New machine learning class for 2020-21 school year
January 20, 2020
Jefferson’s computer science department decided to open a new machine learning (ML) class for the 2020-21 school year. During the Curriculum Fair on Wednesday Jan. 15, underclassmen got the first introduction to what this new course will look like.
In recent years, the computer science field has seen an advent of new research projects accomplished with machine learning, essentially technology that allows a computer to analyze large datasets, formulate patterns and conclusions, and learn from these conclusions to predict such patterns in the future. It’s the basis of how programs like Netflix can give users movie recommendations and how email services automatically filter spam messages.

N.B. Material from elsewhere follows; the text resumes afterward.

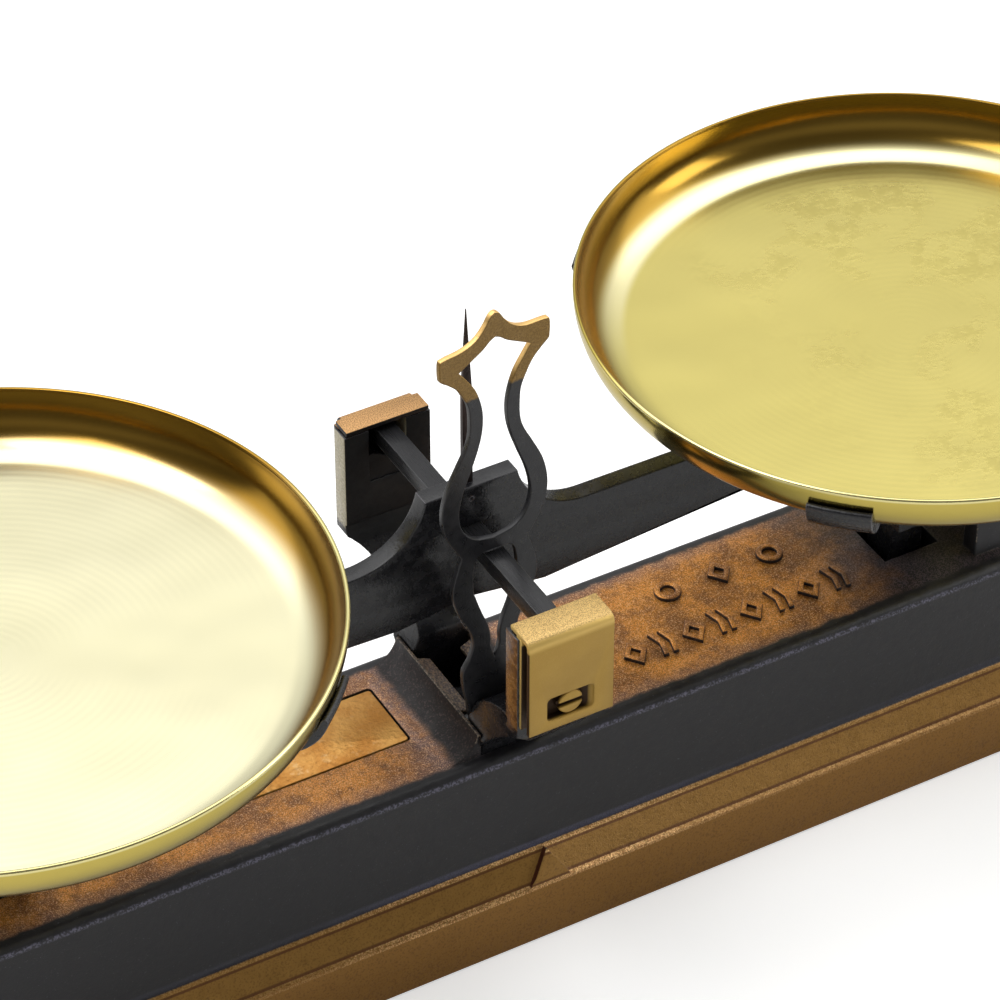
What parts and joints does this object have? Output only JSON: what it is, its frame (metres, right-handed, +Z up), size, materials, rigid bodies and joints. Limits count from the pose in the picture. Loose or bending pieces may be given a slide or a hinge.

To explain, computer science teacher and lab director Dr. Zacharias gave an example comparing the implementation of the game Othello: how the project is carried out in the existing Artificial Intelligence (AI) class versus how it would be applied in Machine Learning.
“Instead of you having to figure out how to make a good move in Othello and then encode that information in a program [like you would in the AI class], you get your program to play millions of games and keep track of what it did, and how it worked out, and then try to sift through the patterns of all the games [to determine] what’s the good move,” Dr. Zacharias said.
With the increasing number of projects using ML techniques in the real world, it was only a matter of time before Jefferson senior research projects started to employ such techniques as well.
“A couple of years ago, we started to see an increasing number of projects proposed at the senior research level that would require some sort of machine learning. We thought we may have to bring along a machine learning course to give students the grounding they need [to accomplish such a] senior research project,” Zacharias said.
Indeed as the number of ML projects rises at Jefferson, the Parallel Computing course exits as it will no longer be available for the 2020-21 school year. Intended to be two semester classes, Machine Learning 1 & 2, Dr. Zacharias worked together with Dr. White to design next year’s ML curriculum, taking into account how the course would look at the university level, what types of projects they see in the senior research lab, and what kind of textbooks are available.
Since many of the resources for machine learning, such as the open-source machine learning platform TensorFlow, work best with Python, the course will also be taught in Python. After AP Computer Science, AI 1 & 2 are the computer science prerequisites for the ML course. Additionally, since the class contains about a week’s worth of high-level calculus, lab directors decided to make Multivariable Calculus a corequisite for 2020-21 but will re-evaluate whether or not such a decision is necessary after the first year.
Dr. Zacharias explained how Machine Learning, much like existing computer science classes, will primarily be a project-based course, with a few quizzes only to test important concepts. With no final and midterm, students are free to experiment and creatively write programs to solve problems.
“[The program must] make judgments based on its past experience, and as it continues to play it refines its ability to recognize good moves and make them on the board. Machine learning is about writing programs that can learn from their own experience,” Zacharias said.